Using Technology to Find Real Lenders
Finding the right lender doesn’t have to be a guessing game anymore. Platforms like RTI Bridge Loans use real-time data to match your deal with lenders whose parameters are verified.
Instead of emailing five different lenders and waiting for responses, you submit one application and get matched with real, active lenders in minutes. You also gain access to verified credit box data, including minimum loan sizes, rate ranges, and county-level restrictions.
It’s faster, cleaner, and far more accurate than chasing cold leads.
Conclusion: Turn Insight Into Action
Knowing if a lender will actually close your deal isn’t about luck, it’s about clarity. When you understand credit boxes, spot red flags, and vet your lenders early, you gain control of your timeline and your success rate.
If you’re done wasting time with lenders who don’t deliver, it’s time to make smarter connections. RTI Bridge Loans helps investors match with verified, active lenders that actually fund deals. Apply once, get real matches, and close faster. Contact us today at l (562) 857-2285 to get started.
Because in real estate, the only lender that matters is the one who closes.

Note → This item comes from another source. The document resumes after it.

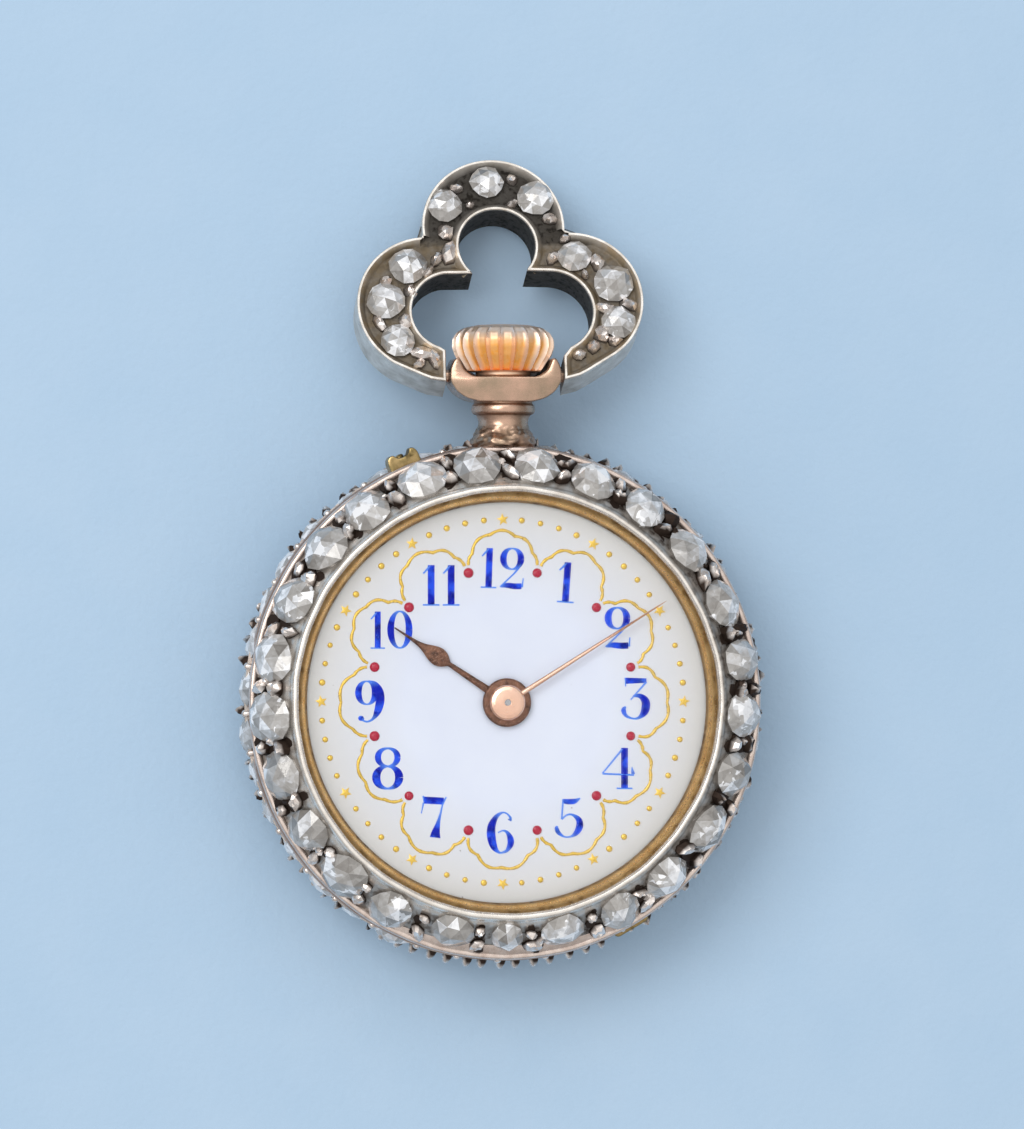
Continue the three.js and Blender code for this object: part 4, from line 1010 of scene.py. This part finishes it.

FAQs: How to Know If a Lender Will Actually Close Your Deal
1. What’s the fastest way to know if a lender is serious?
Ask for specific credit parameters and examples of similar closed deals. If they dodge those questions, they’re likely not active or capable of closing soon.
2. Does a pre-approval mean I’m guaranteed a loan?
Not always. A strong pre-approval includes LTV, DSCR, and rate assumptions. A generic “you’re approved” letter without numbers means little.
3. Are bridge lenders more reliable than banks?
Bridge lenders can close faster, but they rely on private capital cycles. Always verify their current liquidity position.
4. Why do lenders back out after issuing a term sheet?
Market changes, internal exposure caps, or missing documents can all cause them to retract.
5. Can I still negotiate if my deal almost fits their credit box?
Sometimes. A strong borrower profile and collateral can help you win an exception.